Jacob Sears was born on May 5, 1823, in a house built by his father, Daniel at 66 Sea Street on Quivet Neck in 1820. Sears grew up in the area and attended the East Dennis public school on the corner of School and Center Street. Sears grew to be a very successful farmer and cranberry grower – twenty-eight cranberry bogs were cited in his 1871 will – and had business investments in shipping and railroads. He was particularly noted for development of an improved packing method that preserved more cranberries from shipping damage. 

Sears married the girl who lived next door to his family, Olive Frances Kelley, the daughter of Stillman Kelley, partner in a large fleet of fishing vessels that operated from a dock on Sesuit Harbor’s eastern side. Kelley retired from the sea in 1849, when he moved to East Dennis and opened a wharf-side store. Jacob Sears and Olive Kelley married on April 29, 1860 and Olive moved into the Sears family home at 66 Sea Street, which was less than a mile away from the library.  

Sears was distrustful of the new school system that was emerging in the 1860s, which replaced fourteen one-room schoolhouses with five larger graded schools, one in each of Dennis’s five smaller villages. Specifically, Sears mourned the loss of the old district school on Quivet Neck that he had attended as a boy. Thus, Sears, who was childless, drew up a will that stated that following the death of his wife Olive, the proceeds of his estate should be used “for the benefit of the inhabitants of East Dennis and vicinity, for educational purposes”. Sears passed away in 1871 and Olive did in 1892 - at that time, her late husband’s estate was valued at approximately $23,000.  

Sears’s siblings contested the will in a case that went to the Massachusetts Supreme Judicial Court in 1893. The 1893 State Court ruled that Sears’s will “constitutes a good gift to charity and may be executed as a valid charitable trust”. Milton P. Hedge, Henry H. Sears, and O. Walter Hall, all residents of Sears’s beloved Quivet Neck, were appointed trustees of the bequest. Sears also stressed in his will that a library be erected with funds from his estate, with the appointed Board of Trustees overseeing the building, its programs, and its endowments. 

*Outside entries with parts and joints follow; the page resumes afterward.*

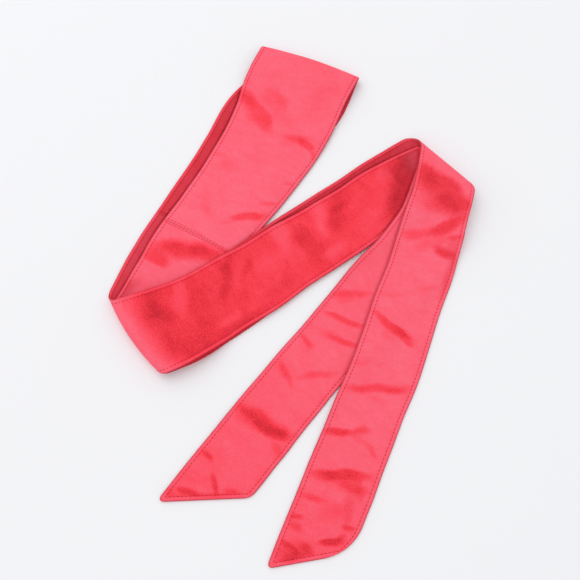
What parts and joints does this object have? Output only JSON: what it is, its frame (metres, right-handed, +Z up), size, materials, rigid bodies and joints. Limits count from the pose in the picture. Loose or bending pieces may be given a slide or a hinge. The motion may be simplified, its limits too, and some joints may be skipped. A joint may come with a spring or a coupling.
{
  "type": "obi belt",
  "caption": "Long soft wrap belt with a wide waist panel and slanted tie ends, doubled, folded in a zigzag and laid flat.",
  "frame": {"origin": "middle of the footprint, on the surface that the belt lies on", "axes": "+Y along the longest side of the footprint, from the tie ends to the doubled end of the waist panel, +Z up off the surface, +X to the right as seen from above with +Y away"},
  "size_m": [0.3704, 0.5397, 0.015],
  "materials": {
    "suedette_panel": "short nap, soft sheen",
    "suedette_front": "short nap, soft sheen",
    "suedette_back": "short nap, soft sheen"
  },
  "bodies": {
    "root": {"waist_panel": "suedette_panel", "tie_front": "suedette_front", "tie_back": "suedette_back"}
  },
  "joints": []
}
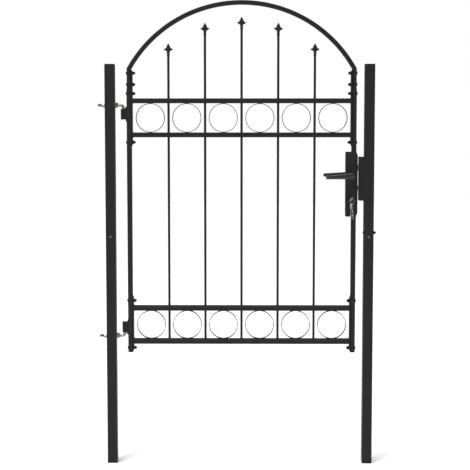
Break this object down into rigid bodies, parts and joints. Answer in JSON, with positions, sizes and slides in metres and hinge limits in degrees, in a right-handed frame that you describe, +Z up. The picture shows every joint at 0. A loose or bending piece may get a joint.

The Board of Trustees purchased a parcel of land on the south side of Center Street from Barnabas H. Sears on June 15, 1895 for a cost of $250. The plans for the library were prepared by Boston architects Kendall & Stevens according to the Yarmouth Register, which reported on the new building on June 18, 1896. The library building was quickly completed for a cost of $3,500. On May 23, 1896, the inhabitants of Quivet Neck met at the library to choose trustees and discuss other related matters. The voted to name the building the Jacob Sears Memorial Library. The library portion of the building was opened on July 3, 1897. Each year, at least one lecture was scheduled to carry out further terms of Sears’s will and trust. The trust that Jacob Sears left to support the library has a current value of approximately $550,000.